**Requirements**: Your task is to copy the lines between the line containing "extrude(amount=final_pinion_length)" and the line containing "before = set(bpy.data.objects)", counting both of those lines, and to emit nothing more.

· · ·

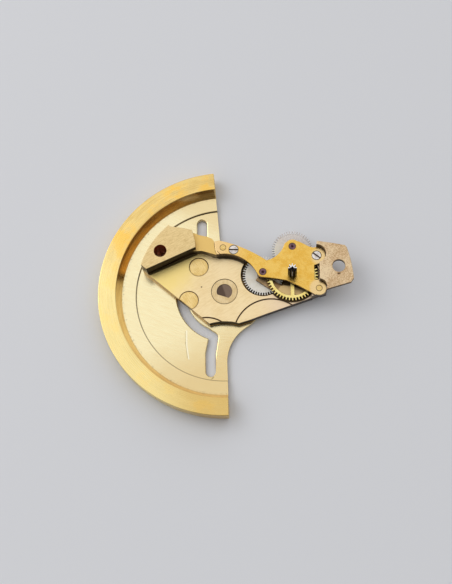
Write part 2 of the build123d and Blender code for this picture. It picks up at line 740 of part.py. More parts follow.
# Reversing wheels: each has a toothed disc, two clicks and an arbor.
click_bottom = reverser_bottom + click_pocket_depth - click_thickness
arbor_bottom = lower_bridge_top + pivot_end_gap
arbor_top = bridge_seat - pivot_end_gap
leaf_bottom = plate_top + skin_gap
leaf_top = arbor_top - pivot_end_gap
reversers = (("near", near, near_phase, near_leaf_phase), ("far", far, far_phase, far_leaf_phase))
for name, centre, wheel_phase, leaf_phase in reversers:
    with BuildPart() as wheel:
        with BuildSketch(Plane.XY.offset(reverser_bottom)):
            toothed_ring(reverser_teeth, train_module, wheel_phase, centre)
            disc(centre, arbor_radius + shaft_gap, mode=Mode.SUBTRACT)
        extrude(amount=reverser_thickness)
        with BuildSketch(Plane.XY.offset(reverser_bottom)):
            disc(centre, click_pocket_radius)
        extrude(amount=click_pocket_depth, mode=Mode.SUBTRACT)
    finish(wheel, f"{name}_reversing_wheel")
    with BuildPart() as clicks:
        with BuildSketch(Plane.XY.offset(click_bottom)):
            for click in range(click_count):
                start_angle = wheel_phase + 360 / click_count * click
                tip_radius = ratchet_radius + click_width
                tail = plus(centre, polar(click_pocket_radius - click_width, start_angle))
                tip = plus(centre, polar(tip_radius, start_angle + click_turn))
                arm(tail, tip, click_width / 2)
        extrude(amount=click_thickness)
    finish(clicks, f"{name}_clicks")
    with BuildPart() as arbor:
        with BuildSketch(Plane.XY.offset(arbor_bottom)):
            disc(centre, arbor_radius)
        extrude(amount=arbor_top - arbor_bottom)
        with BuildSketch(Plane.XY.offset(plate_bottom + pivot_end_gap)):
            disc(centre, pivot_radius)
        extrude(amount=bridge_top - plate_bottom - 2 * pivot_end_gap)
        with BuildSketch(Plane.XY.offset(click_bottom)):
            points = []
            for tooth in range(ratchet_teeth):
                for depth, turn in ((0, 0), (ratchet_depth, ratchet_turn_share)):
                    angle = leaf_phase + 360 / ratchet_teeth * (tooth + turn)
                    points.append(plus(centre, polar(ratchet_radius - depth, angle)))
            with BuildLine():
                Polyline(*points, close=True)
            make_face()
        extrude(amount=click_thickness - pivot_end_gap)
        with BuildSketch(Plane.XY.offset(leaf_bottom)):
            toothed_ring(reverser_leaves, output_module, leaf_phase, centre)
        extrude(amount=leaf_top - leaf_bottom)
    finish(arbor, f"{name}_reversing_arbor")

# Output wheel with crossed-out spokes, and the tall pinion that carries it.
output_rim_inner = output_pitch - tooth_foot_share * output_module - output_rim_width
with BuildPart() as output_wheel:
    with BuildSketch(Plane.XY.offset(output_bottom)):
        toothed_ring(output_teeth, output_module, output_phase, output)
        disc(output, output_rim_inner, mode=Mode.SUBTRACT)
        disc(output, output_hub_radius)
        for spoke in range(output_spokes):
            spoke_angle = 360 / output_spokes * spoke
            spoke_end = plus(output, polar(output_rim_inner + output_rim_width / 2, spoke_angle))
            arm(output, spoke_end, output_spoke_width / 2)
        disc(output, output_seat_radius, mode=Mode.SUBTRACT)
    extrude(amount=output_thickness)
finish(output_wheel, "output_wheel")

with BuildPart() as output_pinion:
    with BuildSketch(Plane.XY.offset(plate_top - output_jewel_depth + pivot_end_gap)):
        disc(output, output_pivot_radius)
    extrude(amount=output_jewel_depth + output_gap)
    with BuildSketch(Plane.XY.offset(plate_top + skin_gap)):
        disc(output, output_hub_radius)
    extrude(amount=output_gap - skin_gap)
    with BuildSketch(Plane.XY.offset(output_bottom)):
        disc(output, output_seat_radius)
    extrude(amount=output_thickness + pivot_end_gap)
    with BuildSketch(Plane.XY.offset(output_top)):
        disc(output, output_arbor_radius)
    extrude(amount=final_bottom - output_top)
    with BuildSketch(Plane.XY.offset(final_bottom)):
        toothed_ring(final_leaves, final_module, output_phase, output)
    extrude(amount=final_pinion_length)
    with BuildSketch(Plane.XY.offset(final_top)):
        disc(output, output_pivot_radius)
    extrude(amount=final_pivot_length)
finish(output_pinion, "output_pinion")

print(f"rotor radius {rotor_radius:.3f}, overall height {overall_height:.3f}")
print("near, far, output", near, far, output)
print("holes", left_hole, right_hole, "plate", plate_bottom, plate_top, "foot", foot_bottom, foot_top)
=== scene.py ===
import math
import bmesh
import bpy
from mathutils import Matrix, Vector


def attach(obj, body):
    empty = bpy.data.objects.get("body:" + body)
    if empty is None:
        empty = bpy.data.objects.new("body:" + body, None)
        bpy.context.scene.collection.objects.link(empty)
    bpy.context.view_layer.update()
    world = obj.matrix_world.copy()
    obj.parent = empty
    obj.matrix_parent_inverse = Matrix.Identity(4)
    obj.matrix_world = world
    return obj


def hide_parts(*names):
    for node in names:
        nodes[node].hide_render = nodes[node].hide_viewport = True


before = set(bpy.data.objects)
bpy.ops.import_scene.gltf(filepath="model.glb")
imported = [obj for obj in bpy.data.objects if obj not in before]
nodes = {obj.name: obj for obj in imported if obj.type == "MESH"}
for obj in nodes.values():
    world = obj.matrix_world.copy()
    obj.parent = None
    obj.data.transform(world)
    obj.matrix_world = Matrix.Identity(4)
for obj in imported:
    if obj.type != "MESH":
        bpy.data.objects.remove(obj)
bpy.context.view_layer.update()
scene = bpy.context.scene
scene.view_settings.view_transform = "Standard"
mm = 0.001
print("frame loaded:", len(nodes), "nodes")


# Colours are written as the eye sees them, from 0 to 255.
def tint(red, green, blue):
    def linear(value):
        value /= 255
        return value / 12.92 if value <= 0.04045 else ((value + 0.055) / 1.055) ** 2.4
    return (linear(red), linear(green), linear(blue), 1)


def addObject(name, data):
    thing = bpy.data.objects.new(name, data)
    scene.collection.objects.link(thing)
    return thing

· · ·

**Task solution**:
    extrude(amount=final_pinion_length)
    with BuildSketch(Plane.XY.offset(final_top)):
        disc(output, output_pivot_radius)
    extrude(amount=final_pivot_length)
finish(output_pinion, "output_pinion")

print(f"rotor radius {rotor_radius:.3f}, overall height {overall_height:.3f}")
print("near, far, output", near, far, output)
print("holes", left_hole, right_hole, "plate", plate_bottom, plate_top, "foot", foot_bottom, foot_top)
=== scene.py ===
import math
import bmesh
import bpy
from mathutils import Matrix, Vector


def attach(obj, body):
    empty = bpy.data.objects.get("body:" + body)
    if empty is None:
        empty = bpy.data.objects.new("body:" + body, None)
        bpy.context.scene.collection.objects.link(empty)
    bpy.context.view_layer.update()
    world = obj.matrix_world.copy()
    obj.parent = empty
    obj.matrix_parent_inverse = Matrix.Identity(4)
    obj.matrix_world = world
    return obj


def hide_parts(*names):
    for node in names:
        nodes[node].hide_render = nodes[node].hide_viewport = True


before = set(bpy.data.objects)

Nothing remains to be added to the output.